Pululahua is a dormant volcano in the north of Quito Canton, Pichincha Province, Ecuador. The volcano is in the Western Cordillera of the northern Ecuadorian Andes, approximately west-southwest of Mojanda and north of Casitahua volcanoes. Pululahua's caldera is approximately 5 km wide.The volcano is within an Ecuadorian national park known as Reserva Geobotánica Pululahua.

== Geology ==
Volcanism at Pululagua is the result of subduction as the Nazca plate subducts under the South American plate. Research show that past eruptions were large and violent, with the last eruption taking place in 290 CE. Past eruptions have deposited ash between 10 and 1000 m thick.

In 467 BCE, Pululahua erupted, sending volcanic ash over much of the western Ecuadorian lowland regions, which greatly reduced the expressions of the Chorrera and Cotocollao cultures.

=== Eruptive phases ===
Past eruptive events have been broken down into four main eruptive units:

(Data below references)

- Units I & II (~ 40-11 ka). Initial activity was marked by effusive dome building events. This included large voluminous Dacite lava domes, which is highly evolved magma. Eruptive volumes averaged 0.098 km³/ky during this phase. This is described as low to moderate eruptive rates. Ages of each eruption is poorly documented. Unit II had the highest eruptive volume. Half of total eruptive volume happened in this phase (~2.5 km³).

After initial volcanism, volcanic activity largely ceased for around 9 ka (~11-2.5 ka). The one exception was a minor event ~6 ka.

- Unit III (~2.5-2.3 ka). Volcanic activity resumed with a more violent and voluminous eruptive phases. These eruptions were highly explosive and created the 13 square kilometer caldera. Eruptive rates skyrocket to (~2.675 km³/ky), >6× higher than Unit II.

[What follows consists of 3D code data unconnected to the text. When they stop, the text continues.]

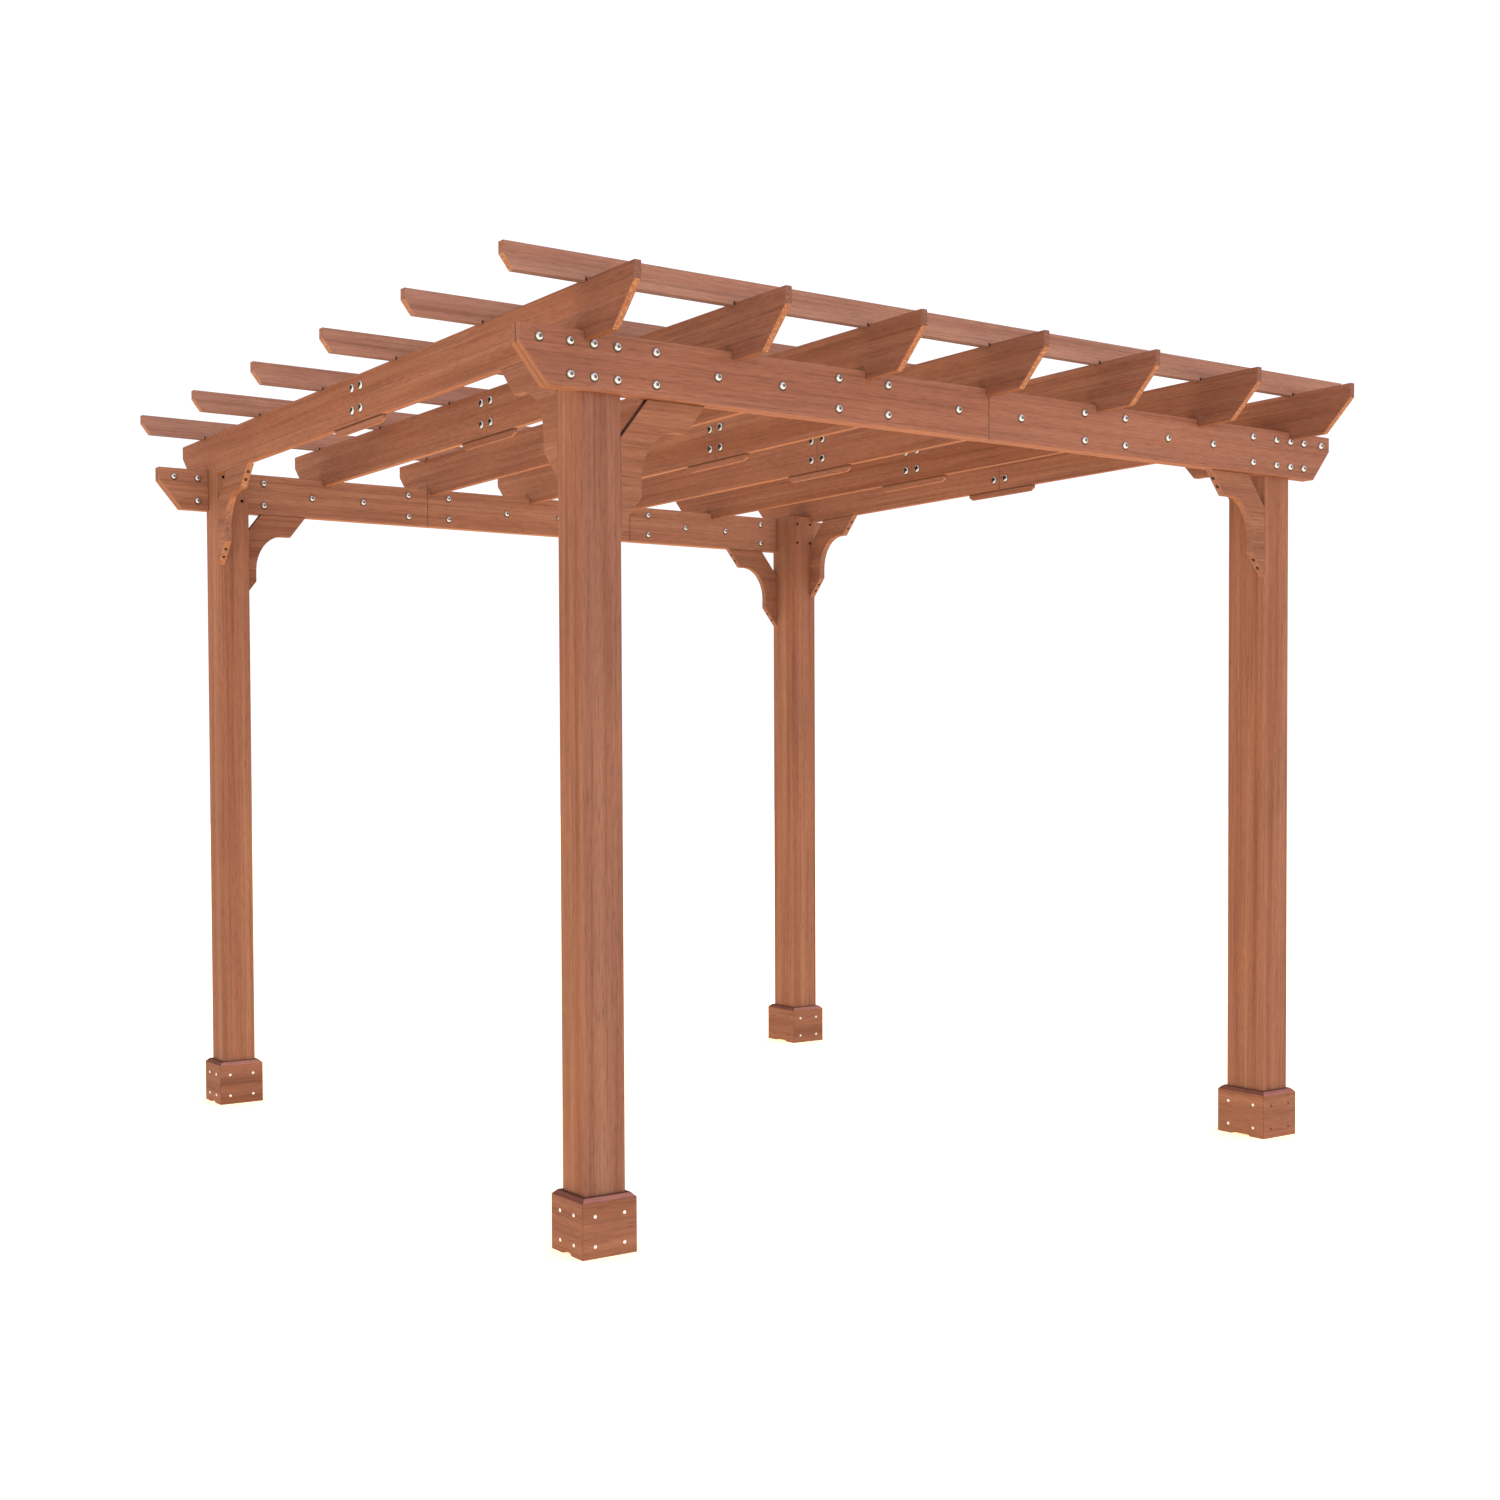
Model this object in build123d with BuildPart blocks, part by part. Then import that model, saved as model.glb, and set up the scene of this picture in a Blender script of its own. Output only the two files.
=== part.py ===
from build123d import *
import os

# A free-standing garden pergola of stained softwood, at full size in millimetres.
# X runs along the two bolted beams, Y along the rafters, Z is up.
# The origin is on the ground, under the middle of the roof.

# Plan of the frame
post_spacing_x = 2449.0      # between post centres along the beams
frame_depth = 2648.0         # over the outer faces of the front and rear posts
beam_underside = 2078.0      # head room under the beams

# Posts, the right-hand pair being the deeper ones
post_width = 112.0
post_depth_left = 113.0
post_depth_right = 146.0
post_ease = 3.0

# Bores in a post's inner face, where the nuts of the beam's bolts are sunk
nut_bore = 12.0
nut_bore_depth = 30.0
nut_spacing_x = 65.0
nut_spacing_z = 78.5
nut_drop = 31.4              # from the post's top to the upper bores

# Skirting boards around the foot of each post
skirt_height = 147.0
skirt_thick = 20.0
skirt_chamfer = 11.0
skirt_gap = 0.6
skirt_notch_height = 6.5
skirt_notch_end = 55.0       # from the skirting's corner to the drain notch
skirt_notch_slope = 8.0

# Beams of two layers of board
board_height = 140.0
beam_outer_thick = 20.0
beam_inner_thick = 24.0
beam_overhang = 172.0        # past the outer face of a post
beam_end_upright = 45.0
beam_end_slope = 77.0
inner_joint = 443.5          # from the middle to a joint of the inner layer
joint_gap = 1.2
fit = 0.4
board_ease = 1.5             # bevel along the edges of every board

# Rafters in two halves, notched over the beams
rafter_count = 7
rafter_thick = 20.0
rafter_height = 140.0
rafter_notch = 22.0
rafter_overhang = 249.0      # past the outer face of a post
rafter_end_upright = 43.0
rafter_end_slope = 100.0

# Splice plates, each in a slot up the middle of its rafter's thickness
plate_length = 352.0
plate_height = 140.0
plate_thick = 10.0
plate_drop = 22.0            # below the rafter
plate_clip_length = 18.0
plate_clip_height = 11.0

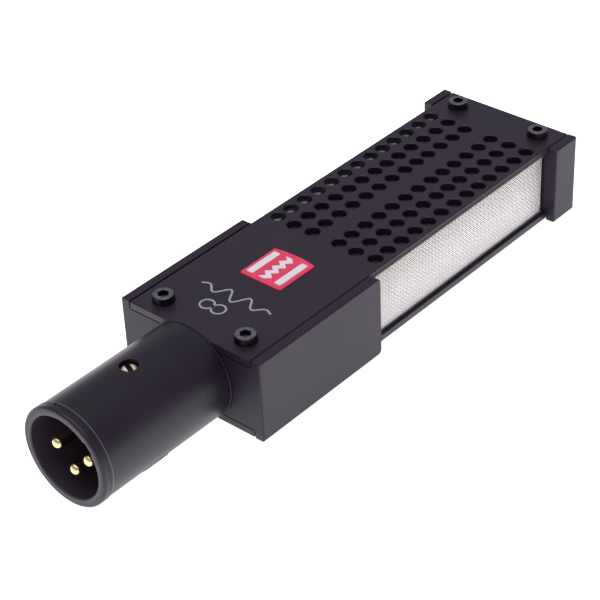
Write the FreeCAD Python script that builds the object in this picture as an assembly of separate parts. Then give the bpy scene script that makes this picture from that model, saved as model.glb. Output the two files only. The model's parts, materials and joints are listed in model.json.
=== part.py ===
import FreeCAD, Part
import math
import os

# Ribbon microphone. Millimetres. +Y runs from the connector's mouth to the head, +Z is out of the front
# plate, +X is to the right. The microphone lies on the four screw heads of its back plate, at z = 0.

# Body
BODY_WIDTH = 34.0            # x, across the housing's side walls
BODY_DEPTH = 17.2            # z, from the back plate's face to the front plate's
BODY_LENGTH = 98.1           # y, housing, chamber and head block together
HOUSING_LENGTH = 33.8
HEAD_LENGTH = 7.1
EDGE_ROUND = 0.3             # outer edges of housing and head block
WALL_CORNER = 1.0            # corners of the housing's side walls at the chamber
POCKET_WIDTH = 30.0          # the plates lie in pockets between the side walls
POCKET_CORNER = 0.3
CAVITY_HALF_WIDTH = 13.0
END_WALL = 8.0               # solid end of the housing, at the stem
SEAM = 0.22                  # open seam under the plate's end, at the housing's end face
SEAM_DEPTH = 1.2
WEB = 3.0                    # wall between the housing's cavity and the chamber

# Plates, their perforations and their screws
PLATE_WIDTH = 29.4
PLATE_THICK = 1.5
PLATE_EDGE = 0.15
PLATE_CORNER = 0.22
HOLE_RADIUS = 1.5
HOLE_CHAMFER = 0.18
INNER_COLUMN = 3.3           # the perforations stand in three columns on each side of the plate
COLUMN_PITCH = 4.4
HOLE_PITCH = 4.15
SHORT_HOLE_PITCH = 3.8       # two shorter steps towards the head
FIRST_HOLE = 38.3            # inner and outer columns, from the housing's end face
FIRST_HOLE_STEP = 3.75
MIDDLE_FIRST_HOLE = 37.95    # middle column
MIDDLE_LAST_STEP = 4.3
SCREW_X = 10.1
SCREW_INSET = 4.2            # from either end of the plate
SCREW_HEAD_RADIUS = 2.2
SCREW_HEAD_TOP_RADIUS = 1.97
SCREW_HEAD_HEIGHT = 1.45
SCREW_HEAD_CHAMFER = 0.07
SCREW_SHANK_RADIUS = 1.2
SCREW_THREAD_RADIUS = 1.25
SCREW_HOLE_RADIUS = 1.4
SCREW_LENGTH = 6.3
SCREW_HOLE_SPARE = 0.3       # thread left free beyond the screw's end
SCREW_KEY = 2.0              # across the flats of the hex socket
SCREW_KEY_DEPTH = 1.1
SCREW_KEY_TURN = 15.0        # of the hex socket, in degrees

# Stem and connector
STEM_LENGTH = 31.9
STEM_RADIUS = 9.85
COLLAR_RADIUS = 10.02        # thin collar of the stem, against the housing's end face
COLLAR_LENGTH = 0.4
COLLAR_EDGE = 0.08
RING_RADIUS = 10.0
RING_LENGTH = 2.2
RING_ROUND = 0.6
RING_EDGE = 0.14
RING_SCORE = 0.1             # fine scored line round the ring
RING_SCORE_INSET = 0.75      # from the ring's rear edge
SOCKET_RADIUS = 8.25
SOCKET_DEPTH = 14.5
SOCKET_ROUND = 0.35          # inner edge of the mouth
INSERT_LENGTH = 7.0
INSERT_RADIUS = 8.2
REAR_RADIUS = 7.4
STEM_FLOOR = 5.0             # solid stretch of the stem before the body
SPIGOT_RADIUS = 6.0          # threaded end of the stem, inside the housing
SPIGOT_BORE = 4.9
SPIGOT_LENGTH = 10.9
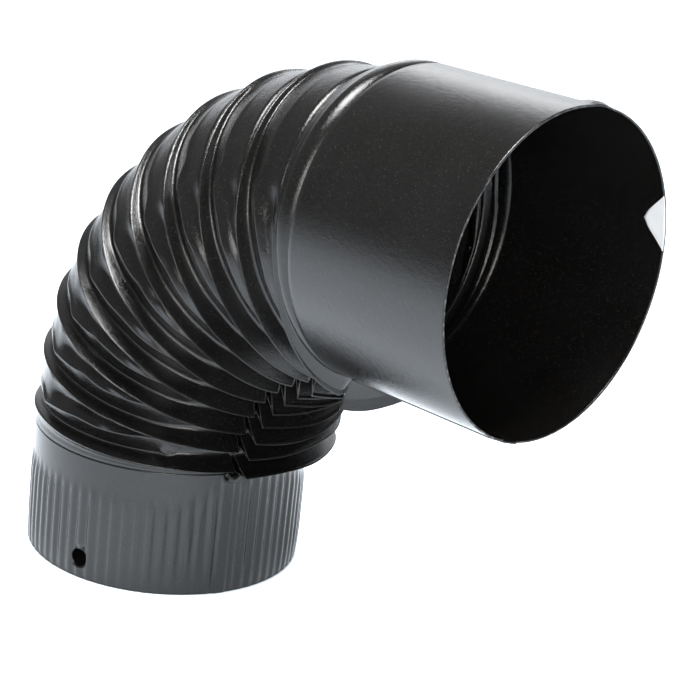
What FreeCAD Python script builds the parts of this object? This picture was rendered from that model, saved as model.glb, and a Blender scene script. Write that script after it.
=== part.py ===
import FreeCAD, Part
import os

import Sketcher
from FreeCAD import Placement, Rotation, Vector

# Flue elbow, 90 degrees: a crimped spigot that pushes into the pipe below, ten pleats
# that take the tube round the bend, and a plain socket collar that the next pipe
# enters.  It is formed from one rolled sheet; each formed zone is a solid of its own,
# and neighbours meet face to face on the crease plane between them.
#
# Frame: origin at the centre of the spigot's open end, +Z up the spigot, and the
# socket opens towards +X.  Lengths are millimetres and angles degrees.

SIZES = [
    ("bore_radius", 60.0, "inside radius of the socket collar"),
    ("sheet_wall", 0.6, "steel sheet"),
    ("collar_length", 74.0, "straight collar, from the bend to the mouth"),
    ("bend_radius", 119.0, "centreline radius of the bend"),
    ("bend_angle", 90.0, "turn of the elbow"),
    ("fold_count", 10, "pleats in the bend"),
    ("first_fold", 3.0, "angle of the first crest above the spigot"),
    ("last_fold", 4.2, "angle of the last crest short of the collar"),
    ("crest_lead", 1.2, "angle from a crease up to its crest"),
    ("crest_trail", 2.8, "angle from a crest down to its panel"),
    ("fold_inset", 0.4, "angle by which the inner face of a pleat is narrower"),
    ("panel_draw", 3.5, "how far the panels are drawn in from the bore"),
    ("heel_rise", 3.4, "crest above panel on the outside of the bend"),
    ("side_rise", 4.2, "crest above panel on the sides"),
    ("throat_rise", 13.4, "crest above panel on the inside of the bend"),
    ("heel_skin", 1.0, "metal under the crest on the outside of the bend"),
    ("side_skin", 1.2, "metal under the crest on the sides"),
    ("throat_skin", 3.5, "metal under the crest on the inside of the bend"),
    ("spigot_length", 53.5, "spigot with its plain neck"),
    ("spigot_slack", 0.7, "socket bore less flute crest, on the radius"),
    ("flute_length", 41.0, "crimped length of the spigot"),
    ("flute_count", 72, "crimps around the spigot"),
    ("flute_depth", 1.1, "crest to root of a crimp"),
    ("flute_land", 0.45, "part of a crimp's pitch that is crest"),
    ("hole_radius", 4.0, "punched fixing hole"),
    ("hole_height", 9.0, "hole above the spigot's end"),
    ("hole_angle", -77.0, "hole round the spigot, from +X towards +Y"),
    ("seam_angle", 15.0, "lock seam, from the throat line towards -Y"),
    ("seam_width", 9.0, "width of the lock seam"),
    ("seam_rise", 1.0, "lock seam above the sheet"),
    ("mound_angle", 9.0, "rim mound, from the top of the mouth towards +Y"),
    ("mound_width", 10.0, "width of the rim mound"),
    ("mound_length", 7.0, "length of the rim mound"),
    ("mound_rise", 1.1, "rim mound above the collar"),
    ("label_angle", 77.0, "label, from the top of the mouth towards +Y"),
    ("label_side", 15.6, "side of the square label"),
    ("label_corner", 2.0, "corner radius of the label"),
    ("label_film", 0.15, "thickness of the label"),
    ("label_lift", 0.05, "how far the label's inner leaf leans off the wall over its side"),
]

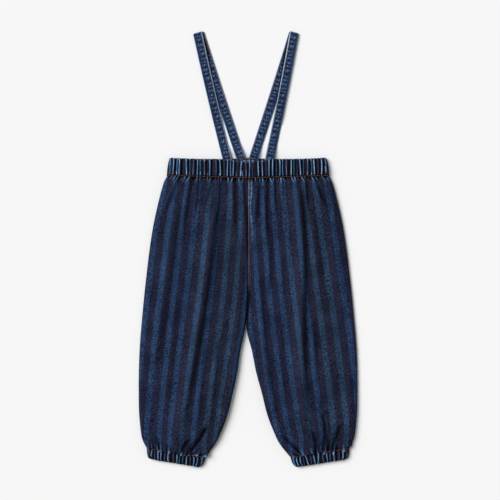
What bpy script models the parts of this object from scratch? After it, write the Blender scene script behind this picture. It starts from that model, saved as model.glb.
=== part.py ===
"""A toddler's pull-on trousers in striped denim, with two narrow shoulder straps, laid flat, front up.

The front and back panels lie on each other and turn up to meet at the side seams, like a tube pressed
flat. The waist and the ankles are gathered into elastic casings, each a front half over a back half.
Each strap is one strip: it comes out of the front of the waist, folds over at the top and runs back
underneath to the back of the waist.

Everything is in metres. The garment lies on z = 0, +X is towards the wearer's left, +Y runs up
towards the straps, and the origin is under the middle of the whole. The centre-front seam is at x = 0.
"""

import bmesh
import bpy
import numpy as np

# Cloth and seams
WALL = 0.0014  # one layer of denim
CASING = 0.0030  # a casing: two layers of denim over the elastic
SEAM_GAP = 0.0003  # between pieces that meet at a seam
EDGE_RADIUS = 0.0060  # how far in from an edge the cloth is still turning over
EDGE_TURN = np.radians([0, 30, 60])  # the columns round that turned edge, from the seam inwards

# The leg panels, from the waist seam (first row) to the cuff seam (last row). The side seam is at
# side_x, side_y and its height is side_z. The inner edge, first the centre seam and then the inside
# leg, is at inner_right or inner_left and inner_y, and where it turns over its height is inner_z. The
# centre seam leans a little, so the two legs part off the middle. crown is the height of the front
# panel near the side, and lean is how much higher it lies near the inner edge. gather is how far the
# fine gathers stand up. roll is 0 where the inner edge is a flat seam and 1 where it turns over.
LEG_COLUMNS = ("side_x", "side_y", "side_z", "inner_right", "inner_left", "inner_y", "inner_z",
               "crown", "lean", "gather", "roll")
LEG_ROWS = np.array([
    (0.1103, 0.1004, 0.0040, 0.00015, 0.00015, 0.0971, 0.0040, 0.0066, 0.0000, 0.0014, 0.0),
    (0.1151, 0.0900, 0.0038, 0.00015, 0.00015, 0.0865, 0.0038, 0.0066, 0.0000, 0.0021, 0.0),
    (0.1214, 0.0670, 0.0034, 0.00015, 0.00015, 0.0625, 0.0034, 0.0064, 0.0000, 0.0012, 0.0),
    (0.1289, 0.0330, 0.0031, 0.00015, 0.00015, 0.0280, 0.0031, 0.0059, 0.0000, 0.0005, 0.0),
    (0.1344, -0.0030, 0.0030, 0.00015, 0.00015, -0.0080, 0.0030, 0.0055, 0.0000, 0.0002, 0.0),
    (0.1382, -0.0350, 0.0030, 0.00020, 0.00010, -0.0400, 0.0030, 0.0052, 0.0002, 0.0001, 0.0),
    (0.1412, -0.0620, 0.0030, 0.00110, -0.00050, -0.0650, 0.0032, 0.0051, 0.0006, 0.0000, 0.3),
    (0.1446, -0.0980, 0.0030, 0.00500, -0.00220, -0.1050, 0.0040, 0.0052, 0.0014, 0.0000, 1.0),
    (0.1471, -0.1290, 0.0030, 0.01030, 0.00520, -0.1370, 0.0046, 0.0054, 0.0021, 0.0000, 1.0),
    (0.1484, -0.1600, 0.0030, 0.01450, 0.01100, -0.1660, 0.0049, 0.0057, 0.0025, 0.0001, 1.0),
    (0.1487, -0.1900, 0.0031, 0.02070, 0.01880, -0.1950, 0.0050, 0.0062, 0.0025, 0.0003, 1.0),
    (0.1482, -0.2200, 0.0032, 0.02800, 0.02650, -0.2250, 0.0048, 0.0068, 0.0021, 0.0009, 1.0),
    (0.1456, -0.2480, 0.0034, 0.03940, 0.03800, -0.2540, 0.0042, 0.0074, 0.0012, 0.0020, 1.0),
    (0.1430, -0.2590, 0.0034, 0.04680, 0.04550, -0.2670, 0.0037, 0.0071, 0.0004, 0.0023, 1.0),
    (0.1384, -0.2680, 0.0032, 0.05760, 0.05700, -0.2810, 0.0032, 0.0056, 0.0000, 0.0014, 1.0),
])
FRONT_STEPS = (0, 0.5, 1, 1.5, 2, 2.5, 3, 3.5, 4, 5, 6, 7, 8, 9, 10, 11, 12, 12.5, 13, 13.5, 14)
BACK_STEPS = (0, 2, 4, 6, 7, 8, 10, 12, 13, 14)  # a back panel has fewer rows, as it lies plain
BACK_PLACES = np.linspace(0, 1, 7)  # columns across the back pieces between their turned edges
WAIST_GATHERS_END, CUFF_GATHERS_START = -0.02, -0.20  # between these one set runs into the other

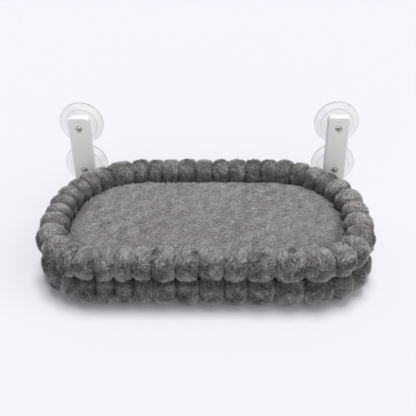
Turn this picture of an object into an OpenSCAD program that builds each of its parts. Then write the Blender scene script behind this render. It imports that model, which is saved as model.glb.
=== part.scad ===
// Window mounted cat perch: a plush bed in a two-tier bubble bolster on a steel
// hoop, hinged to two upright plastic arms that hold to the window by suction cups.
// X runs along the bed, +Y points to the window, +Z is up. The origin is on the floor,
// under the centre of the whole object. All lengths are in millimetres.

/* [Bed] */
// Overall length of the bolster ring
bed_length = 576; // [540:1:640]
// Overall depth of the bolster ring
bed_depth = 338; // [320:1:380]
// Thickness of one bolster tier, seen from above
tier_width = 52.4; // [46:0.2:56]
// Height of one bolster tier
tier_height = 52.4; // [48:0.2:58]
// Bend radius of the two front corners, on the bolster's centreline
front_corner_r = 90; // [62:1:100]
// Bend radius of the two back corners, on the bolster's centreline
back_corner_r = 148; // [120:1:160]
// Gap between the bolster's back and the window
window_gap = 8; // [4:0.5:20]
// Thickness of the sleeping pad at its edge
pad_edge_h = 10; // [8:0.5:12]
// Extra height of the pad's crown at its middle
pad_crown = 3; // [1:0.5:6]
// Thickness of the foam in the pad
foam_h = 7; // [4:0.5:8]
// Thickness of the sling and of the base panel
cloth_t = 1.5; // [0.8:0.1:2]

/* [Hoop] */
// Outer diameter of the steel tube
tube_d = 12; // [10:0.5:13]
// Wall of the steel tube
tube_wall = 1.2; // [0.8:0.1:1.5]
// Bend radius of the hoop's front corners
hoop_bend_r = 58; // [50:1:66]
// Distance of the hoop's front run inside the bolster's centreline
hoop_front_inset = 18; // [17:0.5:22]
// Distance of the rear crossbar in front of the hinge
crossbar_back = 57; // [54:1:70]
// Width of a webbing strap
strap_w = 25; // [15:1:40]
// Thickness of a webbing strap
strap_t = 1.2; // [0.8:0.1:1.6]

/* [Arms] */
// Distance between the centres of the two arms
arm_spacing = 493; // [488:1:500]
// Width of an arm
arm_w = 40; // [36:1:48]
// Thickness of an arm, front to back
arm_t = 16; // [15:0.5:20]
// Height of an arm
arm_h = 164; // [156:1:190]
// Height of an arm's lower end above the floor
arm_bottom_z = 30; // [24:1:32]
// Corner radius of an arm, seen from the front
arm_corner_r = 8; // [5:0.5:11]
// Rounding of the edge around an arm's front face
arm_edge_r = 1.6; // [0.8:0.1:2]
// Wall of an arm's casing
arm_wall = 2.2; // [1.8:0.1:2.6]
// Thickness of an arm's back plate
plate_t = 2.5; // [2:0.1:3]

/* [Suction cups] */
// Diameter of a cup's rim
cup_d = 85; // [78:1:88]
// Diameter of the moulded ring on a cup's face
cup_ring_d = 60; // [54:1:64]
// Height of a cup from the glass to its seat on the arm
cup_h = 13.8; // [13:0.1:16]
// Distance between an arm's two cups
cup_pitch = 89; // [88:0.5:100]
// Height of the lower cup above the arm's lower end
cup_rise = 52.8; // [50:0.2:56]

/* [Hinges] */
// Distance of the hinge axis in front of an arm's face
hinge_reach = 30; // [29:0.5:34]
// Radius of the hinge knuckle and its ears
knuckle_r = 9; // [8:0.2:9.4]
// Width of the hinge knuckle
knuckle_w = 14; // [13:0.5:15]
// Thickness of a bracket ear
ear_t = 3; // [2:0.2:3.4]
// Diameter of the hinge pin
pin_d = 5; // [4:0.2:6]

/* [Screws] */
// Diameter of the large screws' heads
head_d = 10.5; // [9:0.5:11]
// Diameter of the large screws' shanks
shank_d = 4; // [3:0.2:4.4]
// Diameter of the small screws' shanks
small_shank_d = 2.6; // [2:0.1:3]

/* [Hidden] */

// Clearances and the overrun of cuts
soft_gap = 0.3;
fit_gap = 0.05;
run_gap = 0.06;
side_gap = 0.3;
thread_gap = 0.03;
over = 1;
skin = 0.02;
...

- Unit IV (~2.2 ka-present). This phase was characterized by central dome volcanic cone building. Eruptive rates are highest in this phase, (~12.578 km³/ky).

=== Current activity ===
Even though Pululahua has not erupted in almost 2,000 years, CO2 data shows an active magma chamber still exists under the volcano. Taking 350 soil samples from 3.36 square kilometers on the caldera floor, large amounts of CO2 is being degassed at around about 59–97 tonnes per day. This also poses a risk to animals and humans living in the caldera.